As it is, conda forces you to take an all or nothing approach - e.g.
https://github.com/conda-forge/dask-feedstock/blob/master/recipe/meta.yaml

Even if all you want to use is dask.array you're forced to install the dependencies for everything. The answer often given is to use outputs, and that's what we do ourselves - every package builds pkg-test, pkg-docs and pkg-dev metapackages along with pkg itself. Whilst this can be made to work, IMHO it's a poor substitute for proper support for optional dependencies. Ideally a recipe maintainer could specify whatever sub-category under requirements they wanted and conda would allow you to install that sub-category independently.

e.g. using pip syntax it would be

conda install dask[array,bag]

It has been argued that the pip syntax conflicts with existing conda syntax which is a fair argument, but there could be other ways to specify optional dependencies - e.g.

conda install dask --include-deps array --include-deps bag

conda install dask could then be used as an alias for conda install dask --include-deps run

This proposal requires a change to the yaml spec and also support from conda/mamba. The yaml changes could be made backwards compatible by allowing test requirements to be specified either under test/requirements or requriements/test with a suitable deprecation period.

MRB: we should not further complicate recipes with optional deps or arbitrary dep sections. the gain here is marginal and the costs are big

Output handling

Outputs can currently be two things:

they can split a "super"-build up into multiple packages by selecting files specific to e.g. the python bindings of a C++ library
they can act as standalone build with their own build scripts, define dependencies …

These two functions and the (implicit?) super-build are confusing and not very intuitive.
One suggestion is to have explicit "transient" builds / outputs but the rules for this are also not clear.
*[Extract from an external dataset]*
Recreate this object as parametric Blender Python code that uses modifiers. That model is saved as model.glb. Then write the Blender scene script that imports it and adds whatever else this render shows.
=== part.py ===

MRB: what do you mean the rules are not clear? The rules are

any transient output cannot be a run or test dependence
its artifact is always deleted at the end
it must always be pinned exactly in any host or build section

Jinja functions

conda-build defines the following jinja functions:

load_setup_py_data (used by 0 packages on cf)
load_setuptools (used by 1 package on cf, conda_smithy)
load_npm (used by 0 packages on cf)
load_file_regex (used by 0 packages)
installed
pin_compatible (IMPORTANT)
pin_subpackage (IMPORTANT)
compiler (IMPORTANT)
cdt (IMPORTANT)
resolved_packages
time -> this might not be great for reproducible builds? (MRB: we have to keep these, they are very important for builds that need to autoincrement the version)
datetime -> this might not be great for reproducible builds? (MRB: we have to keep these, they are very important for builds that need to autoincrement the version)
environ (IMPORTANT)

Maybe pin_compatible and pin_subpackage should not be implemented as Jinja functions but rather as a preprocessing step in the build / host environment configuration? The syntax would stay the same but the {{ & }} brackets would be removed. The reasoning is that the output of those two functions depends on the solve and hashing process which is already a part of the processing that conda build does (vs. string manipulation and templating that Jinja does). A clean seperation could lead to code that becomes easier to digest.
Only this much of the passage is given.